3 Key Ingredients for Cultivating Customer LoyaltyApril 13, 2018 | Posted by Rachael Bowling in Customer Life Cycle, Relationship Building
When it comes to cultivating customer loyalty, sales professionals can only harvest what we sow. There is no action or effort of greater strategic importance than building a foundation upon which a productive, long-term customer relationship can thrive and grow. The process is not necessarily easy, but it is simple, starting with these three key ingredients:
Rapport – The “rapport” that we have with another human being simply reflects how much we like each other, and it is universally recognized that customers buy from people they like. It is a basic, instinctive and powerful dynamic. To have good rapport with customers requires that we first cultivate a personal relationship with them. It is unfortunate when sales professionals don’t grasp the human connectivity required for rapport and, instead, try to take short cuts to win the customer’s affection with gifts, or limit the “personal relationship” to shallow pleasantries. Much more powerful and longer lasting is a sales professional showing genuine interest in the customer on a personal level, consistently exploring for insights into his or her interests, and creating and building upon common ground within the customer’s “Odds Are.”

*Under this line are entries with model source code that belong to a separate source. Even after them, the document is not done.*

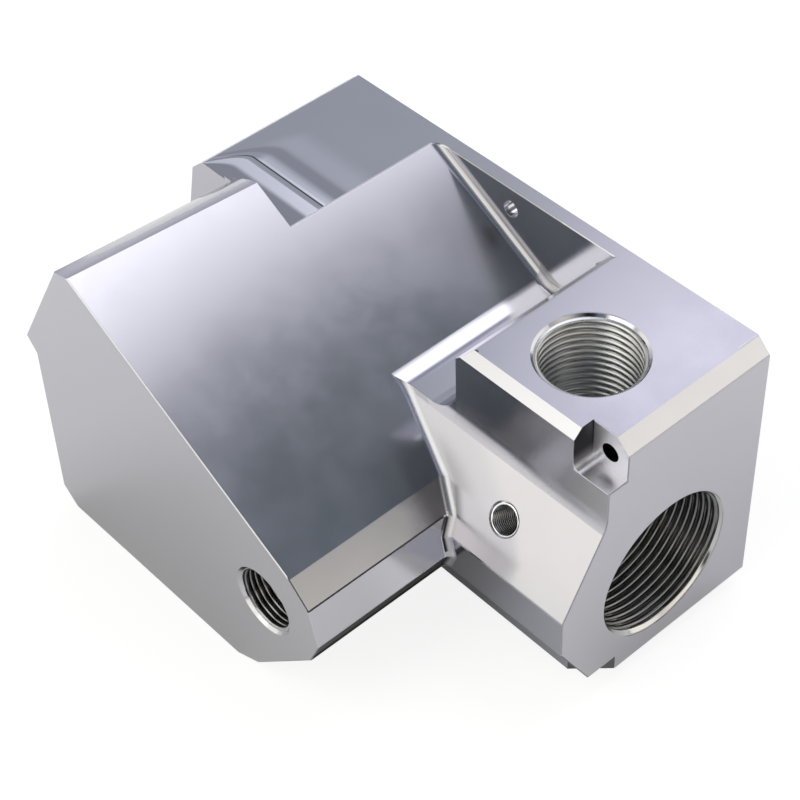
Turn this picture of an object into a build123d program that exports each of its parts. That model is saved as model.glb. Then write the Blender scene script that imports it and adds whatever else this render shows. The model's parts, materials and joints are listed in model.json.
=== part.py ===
from build123d import *
import os
import math

os.makedirs("parts", exist_ok=True)

# Hydraulic manifold block, all lengths in millimetres.
# Origin: centre of the bounding box in plan, at the height of the lowest face.
# +Z is up, -Y is the end with the small port, +X is the face with the large port.

# Whole block
RIGHT_X = 76.1          # face with the large port
LEFT_X = -76.1          # outermost point of the rear bar
FRONT_Y = -55.0         # end face with the small port
FACE_Y = 1.3            # front plane of the rear bar and of the port head
BACK_Y = 55.0           # back face
TOP_Z = 85.4            # top plane shared by the bar and the port head

# Slope and valley
SLOPE_TOP_X = -33.4     # line where the slope leaves the top plane
SLOPE_ANGLE = 29.5      # degrees below the horizontal
VALLEY_Z = 62.0         # floor of the valley
VALLEY_SLOPE_R = 11.4   # radius between slope and floor
VALLEY_WALL_R = 8.0     # radius between floor and head wall
HEAD_WALL_X = 26.0      # wall of the port head that faces the valley
HEAD_WALL_CHAMFER = 4.0
WEB_Y = 50.6            # front of the thin web that closes the valley
WEB_FOOT_R = 2.4        # radius along the foot of the web

# Left body, section across Y
FLANK_ANGLE = 59.5      # degrees above the horizontal, on the outer side of the ridge
FLANK_LOW = (-73.7, 58.3)
SIDE_HIGH = (-70.2, 54.2)
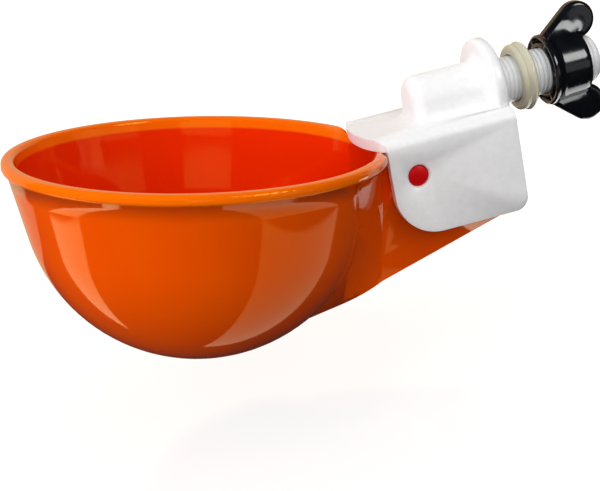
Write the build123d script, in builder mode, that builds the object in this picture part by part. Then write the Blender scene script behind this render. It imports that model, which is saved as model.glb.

Credibility – We cultivate “credibility” among customers with our knowledge and expertise. The more unique and innovative our insights, the more value we deliver to the customer. This ingredient for customer loyalty is also the most difficult. Valuable insights don’t just happen, they require research, engagement and ongoing professional development. But the effort is worth it, since there is a direct and nearly perfect relationship between the level of credibility we hold with customers and the level of influence we hold with them.
Trust – There is an age-old saying…“customers don’t care how much you know until they know how much you care.” There are two dimensions to the level of trust our customers place in us. The first is related to our credibility (see above) and the degree to which our customer can trust that we know what we are talking about. The second dimension is related to our character and integrity. To cultivate their loyalty, customers must be able to trust us with regard to honesty (always tell the truth), candor (to be honest even if we don’t agree with them) and dependability (do what we say we are going to do, when we say we are going to do it).
Customer loyalty is what grows when customers like us, trust us and recognize that we deliver superior value to them. Where customer loyalty is cultivated, sales professionals will enjoy the fruits of Preferred Position and long-term sales success.